White Pages I APRIl 6, 2021
UNDERSTANDING HOTEL REAL ESTATE INVESTMENT
Part 2 – Branding
Introduction
This is Part 2 of a four-part series intended to provide an overview about the hotel industry. (Part 1 can be found HERE.) This article will address, broadly, a component of branding and brand families.
As companies with a global reach in the hotel industry (Marriott, Accor, Hilton, etc.) expand, their brands’ reach has become increasingly important. Each company provides its brand to hotels through established means. This is a preliminary exploration into those means.
Branding
Hotel branding encompasses several hospitality concepts. Hotel brands have become brand families. Marriott, the biggest brand family, boasts 29 distinctive brands; several other major hotel brand families have between 15 and 20 brands. In addition, there are hotels entirely independent from any brand family that might align with a marketing and reservations cooperative; for example, Preferred Hotels & Resorts (which also has a “Residences” component) and Leading Hotels of the World fall into this broad description, along with several others. These are discussed in greater detail in Part 3.
Hotels utilize hotel brands under agreements that are characterized generally as “brand managed” agreements and “brand franchise agreements.” The Cooperative Marketing Organizations might use an “Affiliation Agreement” or something similarly titled. The entities that own the brands exert control over the use of their intellectual property, create brand design and development standards and operations standards, and contractually mandate development and operations in conformance with those standards.
Brand & Third-Party Management
A “brand managed” hotel utilizes both the management services and the branding from the company whose brand is used. Though early in the history of brand proliferation in the hotel industry, most branded hotels were, indeed, managed by the brand, the evolution and the expansion of the industry have significantly modified this dynamic.
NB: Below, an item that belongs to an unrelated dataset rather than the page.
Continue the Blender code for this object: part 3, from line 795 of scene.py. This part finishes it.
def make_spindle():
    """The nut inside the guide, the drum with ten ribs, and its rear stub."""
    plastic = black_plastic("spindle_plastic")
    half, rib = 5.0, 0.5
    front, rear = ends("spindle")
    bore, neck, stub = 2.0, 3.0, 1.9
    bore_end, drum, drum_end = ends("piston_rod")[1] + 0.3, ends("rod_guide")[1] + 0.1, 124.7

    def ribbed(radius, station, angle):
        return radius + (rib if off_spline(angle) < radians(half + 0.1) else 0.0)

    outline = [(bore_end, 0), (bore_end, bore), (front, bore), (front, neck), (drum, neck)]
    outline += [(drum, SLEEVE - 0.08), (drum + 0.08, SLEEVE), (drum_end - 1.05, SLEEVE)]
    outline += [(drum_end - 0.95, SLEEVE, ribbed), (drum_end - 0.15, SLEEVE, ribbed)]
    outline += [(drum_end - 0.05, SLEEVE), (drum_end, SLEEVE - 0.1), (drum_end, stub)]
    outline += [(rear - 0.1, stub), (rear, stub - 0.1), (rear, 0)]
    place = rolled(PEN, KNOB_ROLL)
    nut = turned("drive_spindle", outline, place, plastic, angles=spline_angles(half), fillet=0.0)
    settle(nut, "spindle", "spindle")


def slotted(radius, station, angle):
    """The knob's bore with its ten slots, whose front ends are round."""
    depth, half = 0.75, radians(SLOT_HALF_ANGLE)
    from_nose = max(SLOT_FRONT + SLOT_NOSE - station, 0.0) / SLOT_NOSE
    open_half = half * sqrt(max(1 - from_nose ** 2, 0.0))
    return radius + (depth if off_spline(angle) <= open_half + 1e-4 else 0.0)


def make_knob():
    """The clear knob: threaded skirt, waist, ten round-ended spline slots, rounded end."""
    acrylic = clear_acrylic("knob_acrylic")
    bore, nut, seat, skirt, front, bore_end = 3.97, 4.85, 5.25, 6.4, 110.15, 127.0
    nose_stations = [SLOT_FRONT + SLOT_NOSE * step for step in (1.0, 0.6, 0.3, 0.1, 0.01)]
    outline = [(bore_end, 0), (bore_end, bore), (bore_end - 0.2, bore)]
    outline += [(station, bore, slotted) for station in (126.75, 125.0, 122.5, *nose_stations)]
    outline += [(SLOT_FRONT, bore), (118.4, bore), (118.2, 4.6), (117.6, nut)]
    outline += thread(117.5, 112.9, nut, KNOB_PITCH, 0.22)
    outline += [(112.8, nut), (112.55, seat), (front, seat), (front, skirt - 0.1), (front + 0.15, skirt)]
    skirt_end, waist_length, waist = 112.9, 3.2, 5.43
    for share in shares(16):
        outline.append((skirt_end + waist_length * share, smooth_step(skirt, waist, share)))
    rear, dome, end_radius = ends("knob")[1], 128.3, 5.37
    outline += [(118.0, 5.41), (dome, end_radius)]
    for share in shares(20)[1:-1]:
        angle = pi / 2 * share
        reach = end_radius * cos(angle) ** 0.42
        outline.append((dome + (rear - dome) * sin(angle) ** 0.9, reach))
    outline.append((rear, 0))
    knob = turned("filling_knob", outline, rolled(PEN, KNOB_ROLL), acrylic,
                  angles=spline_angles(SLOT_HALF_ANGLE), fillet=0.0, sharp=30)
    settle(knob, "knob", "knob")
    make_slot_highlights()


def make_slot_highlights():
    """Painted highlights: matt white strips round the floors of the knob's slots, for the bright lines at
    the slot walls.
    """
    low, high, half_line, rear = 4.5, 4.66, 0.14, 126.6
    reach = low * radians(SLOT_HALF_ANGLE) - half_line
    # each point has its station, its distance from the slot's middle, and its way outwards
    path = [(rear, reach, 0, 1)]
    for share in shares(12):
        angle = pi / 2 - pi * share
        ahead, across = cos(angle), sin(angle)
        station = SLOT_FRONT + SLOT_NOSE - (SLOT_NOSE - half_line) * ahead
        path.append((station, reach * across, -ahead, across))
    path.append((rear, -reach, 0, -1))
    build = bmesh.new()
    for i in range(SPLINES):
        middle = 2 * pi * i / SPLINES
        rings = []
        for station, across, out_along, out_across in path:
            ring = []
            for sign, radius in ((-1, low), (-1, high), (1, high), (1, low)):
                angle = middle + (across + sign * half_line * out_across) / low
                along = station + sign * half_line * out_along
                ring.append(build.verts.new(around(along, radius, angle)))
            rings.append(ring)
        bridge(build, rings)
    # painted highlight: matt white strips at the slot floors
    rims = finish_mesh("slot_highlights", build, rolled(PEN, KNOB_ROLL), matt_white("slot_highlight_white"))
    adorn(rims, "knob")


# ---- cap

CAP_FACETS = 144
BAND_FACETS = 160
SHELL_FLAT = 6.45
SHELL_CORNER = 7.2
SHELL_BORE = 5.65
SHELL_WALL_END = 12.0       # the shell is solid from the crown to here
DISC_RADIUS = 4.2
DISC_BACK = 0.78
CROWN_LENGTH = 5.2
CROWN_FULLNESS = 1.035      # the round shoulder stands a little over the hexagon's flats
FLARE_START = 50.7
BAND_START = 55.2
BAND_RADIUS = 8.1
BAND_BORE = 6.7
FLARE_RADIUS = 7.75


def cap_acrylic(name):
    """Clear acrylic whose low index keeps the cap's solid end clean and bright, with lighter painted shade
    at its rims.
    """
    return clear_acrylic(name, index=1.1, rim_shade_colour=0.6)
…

Today, the brand families typically franchise their brands except for Luxury brands within the brand families. They desire to, and do, maintain operational control over the branding and presentation of their most expensive, most exclusive hotels. Somewhat counter-intuitively, a brand management agreement may call for lower fees paid to the brand than the combined fees payable in brand franchise/third-party management arrangements.
Many owners prefer to obtain a franchise (or license) relationship with the brand families and utilize management companies of their choice (subject to approval by the brand family). Reasons range from the hotel owner’s ownership of a management company to a perceived (and usually real) expectation of more ownership control over its management company in a setting where the manager is the third-party to the relationship, along with the owner and the brand. Shorter terms, more flexible fee schedules, a greater degree of owner involvement, and significant flexibility in the sale of the asset are all reasons for owners’ preferences. To serve these owners, there are now many significant “third-party management companies” that operate with as many assets under management as some of the smaller brand families have hotels.
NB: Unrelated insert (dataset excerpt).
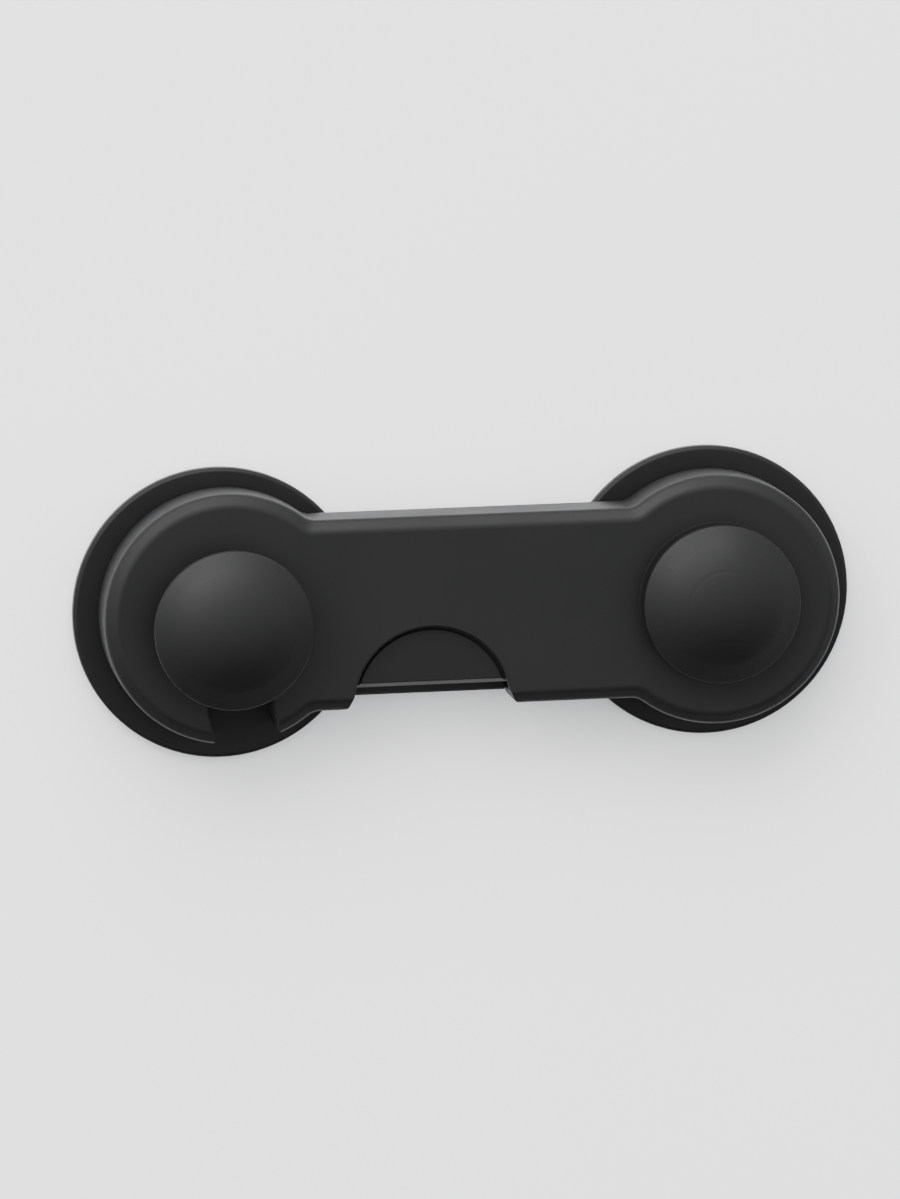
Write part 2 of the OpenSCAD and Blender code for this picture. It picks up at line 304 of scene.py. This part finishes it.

These third-party managers can operate the hotels, undertake significant global group and transient sales and marketing activities, hire, train, and create career paths for employees just as the brand families do. Most of the larger third-party management companies have been approved for management of hotels along the full Chain Scale continuum by the major brand families; this provides other advantages to third-party management: the assimilation and recognition of best practices across all the brand families for the benefit of their owners of various branded hotels they operate, and the fundamental ability to benchmark performance of brand families’ global sales teams, loyalty programs, reservations systems, IT and technology, and training programs.
Franchise
As indicated above, the most common method of choosing and operating under a hotel brand for one’s hotel is through a Franchise Agreement. The benefit to the brands is simple: this is the “asset-light” program writ large. A brand can make as much, if not more, money by merely licensing its brands to capable owners and third-party operators as it does from brand management. Under a franchise scenario, all thorny issues of employees, benefits, discrimination, harassment, operational challenges, and capital needs (which are paramount) are delegated to the owner and operator, the former of which provides indemnities for all these potential missteps to the franchisor. The operator agrees to operate according to the standards under the Franchise Agreement, and the relationship between the experienced operators and the brands, which enable the operator’s approval, permits the brand a comfort level regarding the quality of operations that its Quality Assurance teams oversee. Additionally, the franchise agreements are barely negotiable, making them faster to process and providing a more efficient growth trajectory.